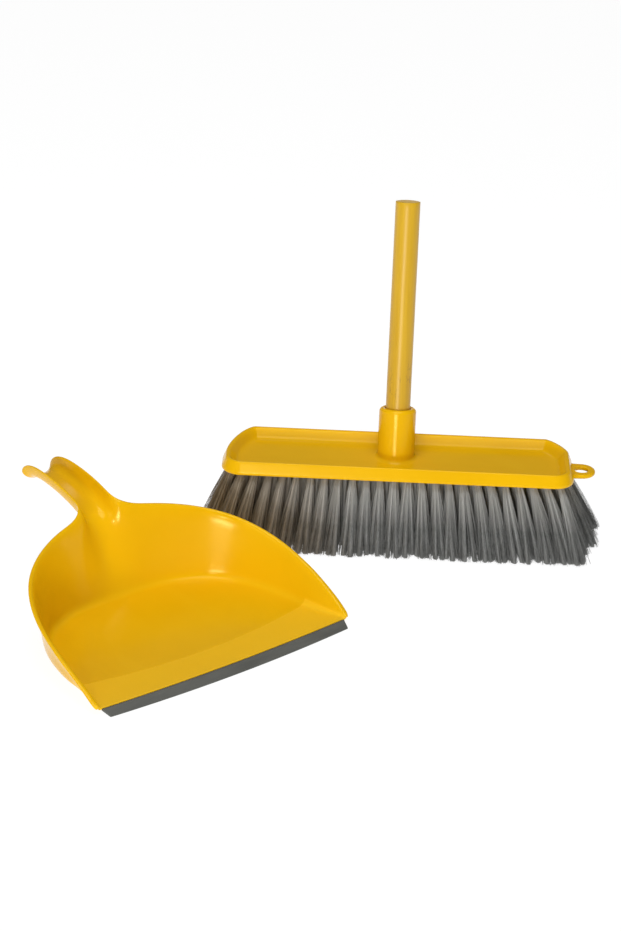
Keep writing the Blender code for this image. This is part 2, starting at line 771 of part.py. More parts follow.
def corner_loss(y, corner):
    """How far a corner of the head draws its end in, at a depth."""
    across, deep, power = corner
    past = max(0.0, y - (HEAD_HALF_DEPTH - deep)) / deep
    return across * (1.0 - (1.0 - past ** power) ** (1.0 / power))


def row_reach(y, share):
    """Half length of a row of bristles, drawn in under the head's corners."""
    back = HEAD_BACK_RIGHT if share > 0.0 else HEAD_BACK_LEFT
    return TUFT_HALF_SPAN - max(corner_loss(-y, HEAD_FRONT), corner_loss(y, back))


def tuft_splay(share):
    """How far tips lean outward, by their place from -1 to 1 along the head."""
    reach, power = TUFT_SPLAY_RIGHT if share > 0.0 else TUFT_SPLAY_LEFT
    return math.copysign(reach * abs(share) ** power, share)


def tuft_edge(share, root_y, height):
    """Place along the head of a column's edge; share runs from -1 to 1."""
    return row_reach(root_y, share) * share + tuft_splay(share) * (1.0 - height / BRISTLE_LENGTH)


def tuft_mesh(name, column, side):
    """One fan of filaments: narrow at its root, wide and outward at its tip."""
    root_z = BRISTLE_LENGTH - GAP
    left = 2.0 * column / TUFT_COLUMNS - 1.0
    right = 2.0 * (column + 1) / TUFT_COLUMNS - 1.0
    rings = []
    for level in range(TUFT_LEVELS + 1):
        height = root_z * level / TUFT_LEVELS
        back = TUFT_TIP_BACK + (TUFT_ROOT_BACK - TUFT_TIP_BACK) * level / TUFT_LEVELS
        near = 0.5 * TUFT_SIDE_GAP
        ring = []
        for x, y in arc((0.0, 0.0), (1.0, 1.0), 0.0, 2.0 * math.pi, 12)[:-1]:
            square = (abs(x) ** 4 + abs(y) ** 4) ** -0.25
            deep = side * 0.5 * (near + back) + 0.5 * (back - near) * y * square
            root_y = deep * TUFT_ROOT_BACK / back
            low = tuft_edge(left, root_y, height) + 0.5 * TUFT_SIDE_GAP
            high = tuft_edge(right, root_y, height) - 0.5 * TUFT_SIDE_GAP
            across = 0.5 * (low + high) + 0.5 * (high - low) * x * square
            ring.append(Vector((across, deep, height)))
        rings.append(ring)
    return skin_rings(name, rings, math.radians(60.0))


def build_tufts(material, place):
    """Two rows of tufts, front and back."""
    for row, side in (("front", -1.0), ("back", 1.0)):
        for column in range(TUFT_COLUMNS):
            name = f"tuft_{row}_{column + 1:02d}"
            obj = add_object(name, tuft_mesh(name, column, side), material)
            obj.matrix_world = place


def main():
    """Build the set."""
    clear_scene()
    yellow = make_material("yellow_plastic", (0.86, 0.45, 0.01), 0.28)
    rubber = make_material("grey_rubber", (0.13, 0.135, 0.125), 0.6)
    filament = make_material("grey_filament", (0.2, 0.2, 0.19), 0.5)
    lacquer = make_material("yellow_lacquer", (0.76, 0.49, 0.03), 0.35)
    thread = make_material("white_plastic", (0.75, 0.74, 0.7), 0.4)
    place = Matrix.Translation((BRUSH_X, BRUSH_Y, 0.0)) @ Matrix.Rotation(BRUSH_TURN, 4, "Z")
    build_pan(yellow)
    build_rubber_lip(rubber)
    build_head(yellow, place)
    build_tufts(filament, place)
    build_ferrule(thread, place)
    build_pole(lacquer, place)


main()
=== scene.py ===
"""Looks of the dust pan and brush set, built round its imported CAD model.

Units are metres in the CAD model's frame: the origin is the centre of the dust
pan's flat base on the floor, X runs across the pan towards the brush, +Y from
its lip to its handle, +Z up.
"""
from math import asin, atan2, copysign, cos, hypot, pi, radians, sin, sqrt, tau

import bmesh
import bpy
import numpy as np
from mathutils import Matrix, Vector


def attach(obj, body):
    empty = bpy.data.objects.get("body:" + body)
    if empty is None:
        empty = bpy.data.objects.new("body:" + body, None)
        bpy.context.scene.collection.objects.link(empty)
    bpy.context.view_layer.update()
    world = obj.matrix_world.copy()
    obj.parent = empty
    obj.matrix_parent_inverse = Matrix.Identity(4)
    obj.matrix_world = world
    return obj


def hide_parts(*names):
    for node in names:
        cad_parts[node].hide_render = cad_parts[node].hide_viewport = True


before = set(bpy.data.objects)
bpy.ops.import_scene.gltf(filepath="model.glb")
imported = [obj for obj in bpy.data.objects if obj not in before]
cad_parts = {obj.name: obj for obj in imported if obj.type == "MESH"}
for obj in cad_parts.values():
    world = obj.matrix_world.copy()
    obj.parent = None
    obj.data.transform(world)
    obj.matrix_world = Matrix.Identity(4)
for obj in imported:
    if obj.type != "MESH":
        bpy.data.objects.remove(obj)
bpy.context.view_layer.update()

MM = 0.001
GAP = 0.3 * MM

# Dust pan: overall
LIP_Y = -90.0 * MM
PAN_WALL = 2.2 * MM
RIM_HALF_WIDTH = 134.5 * MM
RIM_BULGE = 9.2 * MM
RIM_DEPTH = 179.6 * MM
RIM_FRONT_Z = 6.2 * MM
RIM_BACK_Z = 73.3 * MM
RIM_SIDE_POWER = 1.19
RIM_BACK_POWER = 0.616
RIM_RISE_POWER = 0.79
FLANGE = 4.2 * MM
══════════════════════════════
▶ Given request: Copy exactly the lines from the line with "build_pan(yellow)" up to and including the line with "before = set(bpy.data.objects)", and no other lines.

▶ Result for this exercise:
    build_pan(yellow)
    build_rubber_lip(rubber)
    build_head(yellow, place)
    build_tufts(filament, place)
    build_ferrule(thread, place)
    build_pole(lacquer, place)


main()
=== scene.py ===
"""Looks of the dust pan and brush set, built round its imported CAD model.

Units are metres in the CAD model's frame: the origin is the centre of the dust
pan's flat base on the floor, X runs across the pan towards the brush, +Y from
its lip to its handle, +Z up.
"""
from math import asin, atan2, copysign, cos, hypot, pi, radians, sin, sqrt, tau

import bmesh
import bpy
import numpy as np
from mathutils import Matrix, Vector


def attach(obj, body):
    empty = bpy.data.objects.get("body:" + body)
    if empty is None:
        empty = bpy.data.objects.new("body:" + body, None)
        bpy.context.scene.collection.objects.link(empty)
    bpy.context.view_layer.update()
    world = obj.matrix_world.copy()
    obj.parent = empty
    obj.matrix_parent_inverse = Matrix.Identity(4)
    obj.matrix_world = world
    return obj


def hide_parts(*names):
    for node in names:
        cad_parts[node].hide_render = cad_parts[node].hide_viewport = True


before = set(bpy.data.objects)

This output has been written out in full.